Wedding outift

The simplicity of classic wedding attire – in colour, in pattern, in tone – is a reflection of respect  for the importance of the event. Business attire, once-upon-a-time, was similarly restrained; but while I can see the argument for relaxing clothing around the office, some formality should be kept for weddings, funerals and other one-off events. 

The nice thing about a wedding is that, unlike a funeral, the classic combination is also light and joyful, with a good deal of style to the monotone mixing of whites, greys and miniature patterns. You can see similar examples in the old images produced in linked posts below.

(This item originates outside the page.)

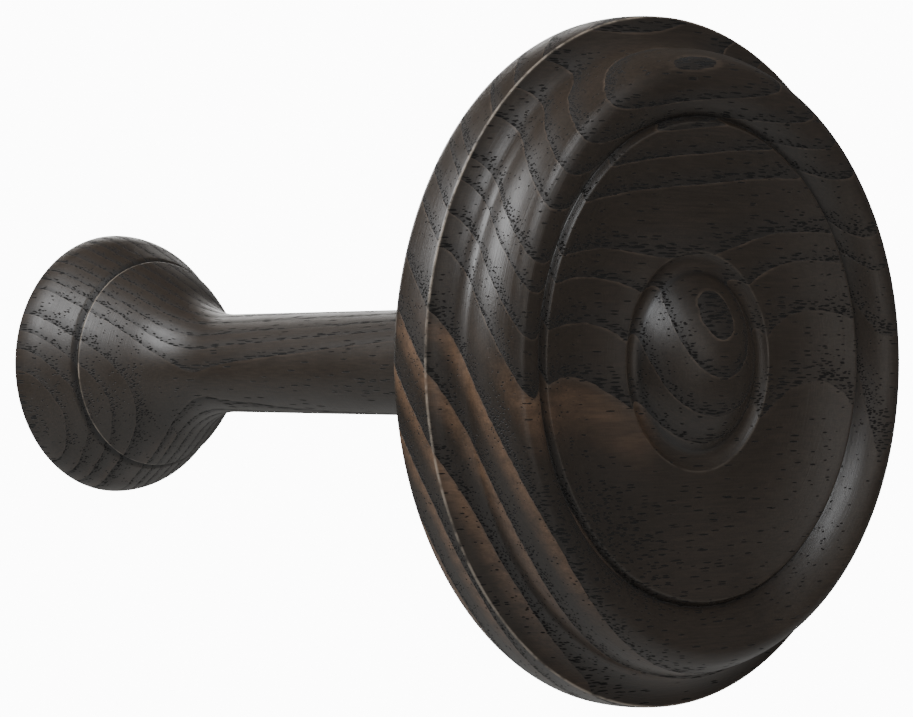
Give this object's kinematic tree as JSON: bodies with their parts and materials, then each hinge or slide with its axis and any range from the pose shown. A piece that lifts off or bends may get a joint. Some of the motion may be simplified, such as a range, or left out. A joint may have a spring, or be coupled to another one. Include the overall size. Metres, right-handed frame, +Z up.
{
  "type": "curtain holdback",
  "caption": "Turned wooden curtain holdback: a dished round rosette on a slim stem with a bell foot stands off the wall and holds a gathered curtain.",
  "frame": {"origin": "centre of the foot's back face, where the holdback meets the wall", "axes": "+Y along the turning axis into the wall, so the rosette is towards -Y; +Z up on the wall"},
  "size_m": [0.1006, 0.1612, 0.1006],
  "materials": {
    "stained_ash": "dark brown stain on open-grained ash, satin",
    "insert_brass": "turned brass, dull",
    "zinc_steel": "bright zinc plating"
  },
  "bodies": {
    "wall_fixing": {"wall_bolt": "zinc_steel"},
    "foot_carrier": {"foot_insert": "insert_brass"},
    "stem": {"stem": "stained_ash", "front_insert": "insert_brass"},
    "rosette_carrier": {"rosette_bolt": "zinc_steel"},
    "rosette": {"rosette": "stained_ash"}
  },
  "joints": [
    {"name": "foot_travel", "type": "slide", "parent": "wall_fixing", "child": "foot_carrier", "axis": [0, -1, 0], "range_m": [0, 0.01301]},
    {"name": "foot_turn", "type": "hinge", "parent": "foot_carrier", "child": "stem", "pos_m": [0, 0, 0], "axis": [0, -1, 0], "range_deg": [0, 4680]},
    {"name": "rosette_travel", "type": "slide", "parent": "stem", "child": "rosette_carrier", "axis": [0, -1, 0], "range_m": [0, 0.01301]},
    {"name": "rosette_turn", "type": "hinge", "parent": "rosette_carrier", "child": "rosette", "pos_m": [0, -0.1188, 0], "axis": [0, -1, 0], "range_deg": [0, 4680]}
  ],
  "couplings": [
    {"joint": "foot_travel", "follows": "foot_turn", "m_per_rad": 0.00015915},
    {"joint": "rosette_travel", "follows": "rosette_turn", "m_per_rad": 0.00015915}
  ]
}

The ‘wedding tie’ is usually a Macclesfield: woven black and white silk that produces a small repeated pattern and, overall, the impression of a pale or mid-grey. The suit can be grey or blue, but is perhaps most stylish in a similarly mid- to pale-grey, with the background details of white shirt and white linen handkerchief.

In the case of the outfit above, at my sister’s wedding earlier in the summer, the seriousness is leavened slightly by the replacement of a boutonniere lost during the day with a paper cocktail stirrer. Still, the pink works rather well.

Suit: Grey 9oz herringbone worsted from Zegna, made by Kent Haste & Lachter (cut by John). Silk tie from Tom Ford; white cotton shirt from Satriano Cinque; white linen handkerchief from Kiton.